An “affect” is an emotional state. An “affectee” is a person experiencing affects in an interaction with affectors. An “affector” is an object of perception that stimulates affects in an affectee; this can be a physical object or something abstract. A work of art is an affector which in some way was created, organized or manipulated with the intention of it being an affector. A person involved with the creation or arrangement of an affector is an artist.
An art experience is the experience of affects in an affectee as the result of the affectee’s interaction with a set of affectors, with at least one of those affectors being a work of art. The art experience is the experience of those affectors either simultaneously or in sequence. Experience involves a possibly infinite number of affectors arrayed in a network structure in which they influence each other and the affectee either directly or indirectly. Changing the perceived network of affectors changes the nature of the experience.
The value of an affector is connected to the value of the art experience in which it is involved. The value of an art experience is determined by the affects experienced (Bell 2013a) and how well those affects and the other consequences of the experience and its affectors suit the intentions of the affectee.
Applying this æsthetic theory to an art experience means:
- Analysing the intentions held by an affectee;
- Determining the network of affectors that are present in the experience;
- Examining the consequences of the interaction with those affectors, including resulting affects;
- Determining the relationship between those consequences, affects and the original intentions;
- Either (a) assigning value to the experience and its affectors according to those intentions or (b) changing intentions and then repeating this process with the new intentions.
This process bears some similarity to the technique for analysis of the experience of technology described by McCarthy and Wright.
Considering Interaction in Live Coding with the Revised Aesthetic Theory
Live coders have expressed a broad and diverse set of intentions (Magnusson 2011), though the central and common intention is the real-time creation and presentation of digital content (Brown 2007), often audio content, and doing so particularly through the use of algorithms.

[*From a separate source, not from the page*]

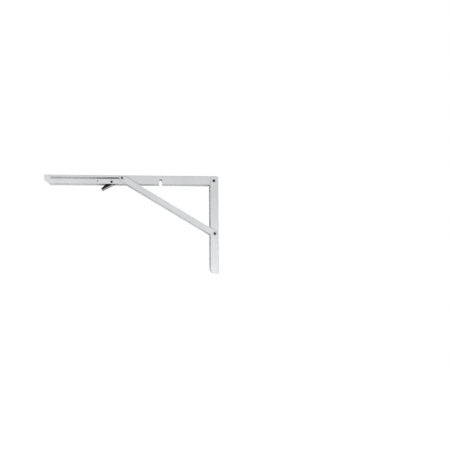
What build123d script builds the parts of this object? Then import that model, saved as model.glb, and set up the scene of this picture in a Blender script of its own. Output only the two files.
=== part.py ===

Some seek the challenge and the chance to improvise, while others desire flexibility of expression. There are live coders who want to code collaboratively. It is the aim of some to communicate algorithmic content to an audience, thereby making the coder’s deliberations clear, as well as showing how that activity is guided by the human operator. Some aim to demonstrate virtuosity, interact more deeply with a computer or discover new musical structures. This can mean trying to describe generative processes efficiently, either in terms of computational power necessary or code necessary to express an idea. The intention can even be ironic and in opposition to the goal of clear communication of algorithmic processes for the audience (Zmölnig 2012) [Video 1]. 2[2. These intentions and others can be found in representative papers such as those by Brown and Bischoff (2002), Collins et al. (2003), Blackwell and Collins (2005), Sorensen (2005), Brown (2007), Brown and Sorensen (2009), Mclean et al. (2010), Magnusson (2011) and Thielemann (2013).]
Interaction in Live Coding
An interaction method is a compound affector, consisting of various aspects like usability, appearance and historical position. This comes into relation with what is being interacted with: a programming language and its notation, algorithmic processes, a synthesizer and so on. The interaction method is one of the affectors in the network of affectors that make up the experience, including the resulting sound and projected visuals.
The custom of projecting the coding activity for the audience makes the projected interaction one of the primary affectors in the experience of live coding. Though live coding systems are quite personal (Magnusson 2011), interaction in live coding can be classified into two superficial categories based on this visual display: an orthodox style and idiosyncratic styles. Though not perfectly uniform, the orthodox style involves a text editor and an interpreter, and it can be observed in some live coding performances by Alex McLean and Andrew Sorensen, among others. Within this style, some audience members may pay attention to the performer’s choice of editor, syntax highlighting, presence or absence of visual cues upon code execution and so on. McLean uses his McLean’s Haskell library Tidal (Video 2) in performance, which, in addition to its pattern representation and manipulation features, allows the use of the interpreter for the Glasgow Haskell compiler (GHCi) and the Emacs text editor to live code patterns and trigger a synth using the Open Sound Control (OSC) protocol (McLean and Wiggins 2010).
Idiosyncratic styles may or may not involve such visual cues, but they can include graphics, animation or other interactive elements. Examples of idiosyncratic live coding interaction styles include some performances and systems by Griffiths (McLean et al. 2010), Thor Magnusson (Magnusson 2013) and IOhannes Zmölnig (Zmölnig 2012). Griffiths’ Scheme Bricks is a graphical environment for programming in the Scheme language that trades the editing of the signature parentheses of Scheme for manipulating coloured blocks (Video 3). It not only allows the user to graphically manipulate fragments of code in a way Griffiths feels differs from text editing, but also helps prevent such coding mistakes as incomplete pairs of parentheses (McLean et al. 2010).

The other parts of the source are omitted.